A:よくある質問。これに対しては、必ずアラートを挙げてもらうようにしている。社内の対応や個人の行動に疑問や違和感があれば、本人に指摘するのではなく専用窓口に連絡してもらうようなことが例。

Q:より深くLGBTへの理解促進をする方法はあるか?
A:現在はセミナーや書籍などのツールが多い。積極的な参加等を推奨する。

Q:理解促進の先のコミュニケーションをどうやって活性化させたいが、どういう取組があるか?
A:従業員調査を行う等現状分析し、その現状を言語化すること。いくら公式な取組が進んでいても、個人単位では理解に欠けることがある。その場合、アライの質向上が課題として見えてくる。

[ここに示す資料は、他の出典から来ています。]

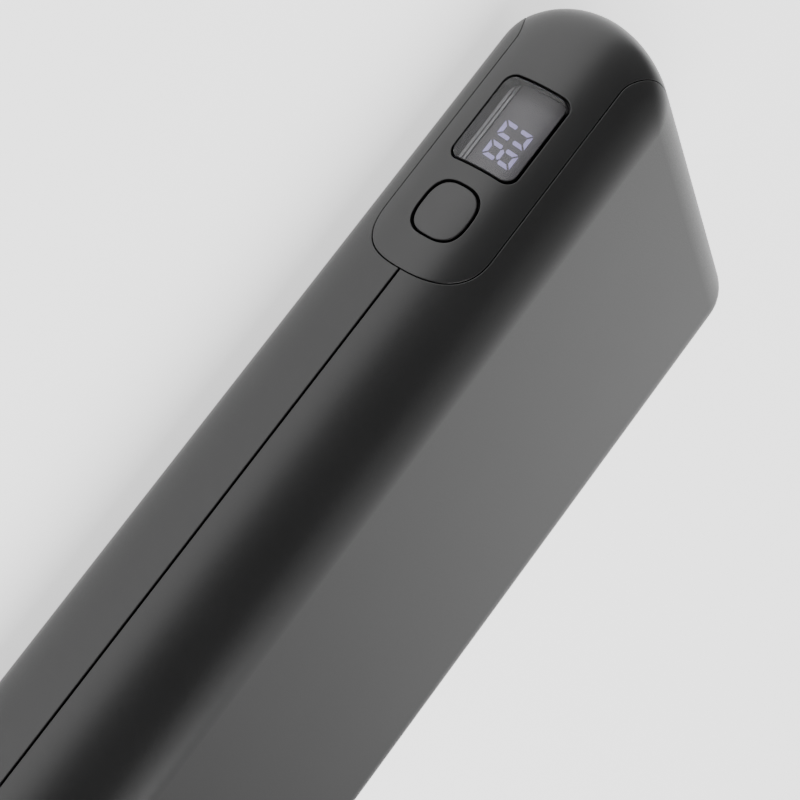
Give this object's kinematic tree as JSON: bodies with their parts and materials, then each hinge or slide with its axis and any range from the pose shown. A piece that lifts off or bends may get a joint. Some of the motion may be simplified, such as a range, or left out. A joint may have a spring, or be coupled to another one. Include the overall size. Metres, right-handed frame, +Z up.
{
  "type": "power bank",
  "caption": "Flat battery pack with rounded sides, a lit charge display, a push button and output sockets in an end cap.",
  "frame": {"origin": "centre of the lower flat face", "axes": "+Z up through the thickness, +X along the case away from the sockets, -Y towards the display side"},
  "size_m": [0.148, 0.072, 0.028],
  "materials": {
    "shell": "fine matte grain",
    "cap": "satin",
    "window": "smoked, glossy",
    "button": "satin",
    "dark_plastic": "moulded",
    "light_plastic": "moulded",
    "circuit_board": "solder mask",
    "display_face": "matte",
    "lit_digits": "glowing",
    "gold_contact": "plated",
    "socket_steel": "plated",
    "ferrite": "sintered",
    "can_aluminium": "smooth",
    "cell_pouch": "laminated foil",
    "tape": "adhesive",
    "red_wire": "silicone",
    "black_wire": "silicone",
    "foam": "open cell"
  },
  "bodies": {
    "case": {"top_shell": "shell", "bottom_shell": "shell", "end_cap": "cap", "display_window": "window", "tact_switch_body": "dark_plastic", "display_board": "circuit_board", "display_module": "display_face", "display_digits": "lit_digits", "light_shield": "dark_plastic", "board_link_pins": "gold_contact", "main_board": "circuit_board", "usb_a_shell_1": "socket_steel", "usb_a_shell_2": "socket_steel", "usb_a_tongue_1": "light_plastic", "usb_a_tongue_2": "light_plastic", "usb_a_contacts_1": "gold_contact", "usb_a_contacts_2": "gold_contact", "usb_c_shell": "socket_steel", "usb_c_tongue": "dark_plastic", "usb_c_contacts": "gold_contact", "power_inductors": "ferrite", "output_capacitors": "can_aluminium", "controller_chips": "dark_plastic", "power_mosfets": "dark_plastic", "board_screws": "socket_steel", "upper_cell": "cell_pouch", "lower_cell": "cell_pouch", "cell_tape": "tape", "cell_tabs": "socket_steel", "positive_lead": "red_wire", "negative_lead": "black_wire", "thermistor": "dark_plastic", "upper_foam_pad": "foam", "lower_foam_pad": "foam"},
    "button": {"power_button": "button"},
    "switch_plunger": {"tact_switch_plunger": "light_plastic"}
  },
  "joints": [
    {"name": "button_press", "type": "slide", "parent": "case", "child": "button", "axis": [0, 1, 0], "range_m": [0, 0.0004], "stiffness_N_per_m": 300},
    {"name": "plunger_press", "type": "slide", "parent": "case", "child": "switch_plunger", "axis": [0, 1, 0], "range_m": [0, 0.0004]}
  ],
  "couplings": [
    {"joint": "plunger_press", "follows": "button_press", "ratio": 1}
  ]
}
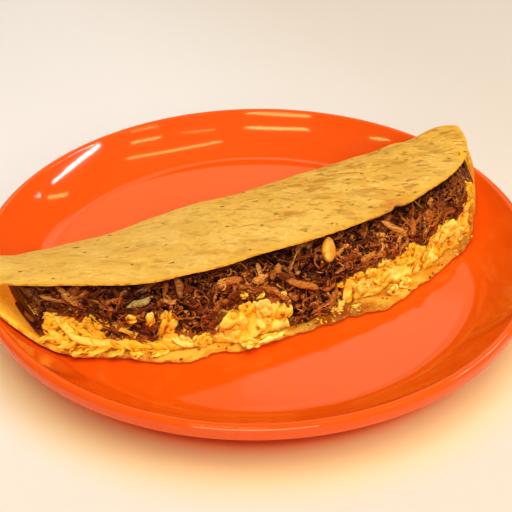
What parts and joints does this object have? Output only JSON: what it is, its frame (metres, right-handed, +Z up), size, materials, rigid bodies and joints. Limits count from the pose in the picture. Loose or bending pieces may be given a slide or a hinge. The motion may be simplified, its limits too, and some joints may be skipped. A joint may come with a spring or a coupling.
{
  "type": "plate of quesadilla",
  "caption": "Long oval corn tortilla folded over white cheese and saucy shredded meat, open at the front, on a round plate with a sloping wall.",
  "frame": {"origin": "centre of the plate on the table", "axes": "+X along the tortilla's fold, +Y towards the fold at the back, the open mouth faces -Y, +Z up"},
  "size_m": [0.2738, 0.26, 0.0397],
  "materials": {
    "orange_glaze": "gloss",
    "corn_tortilla": "matte",
    "stewed_meat": "wet gloss",
    "white_cheese": "satin",
    "yellow_kernel": "satin"
  },
  "bodies": {
    "root": {"plate": "orange_glaze", "tortilla": "corn_tortilla", "shredded_meat": "stewed_meat", "cheese": "white_cheese", "kernel": "yellow_kernel"}
  },
  "joints": []
}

Q:LGBTの方の意識を気にすればするほど、何も話せないのではないかという不安がある。最初の段階でどういうコミュニケーションを取ればよいか?
A:共通の話題選びに困っているのであれば、まずは自己開示が重要。話題をこちらから限定することなく、相手に話しやすいトピックを選んでもらうようにするところからコミュニケーションを取るとよいのではないか。会社としては、勉強会の開催にハードルがあれば、映画上映会などを開くのもよい。

新経済連盟は、今後も会員の皆様に有益なセミナーを開催してまいります。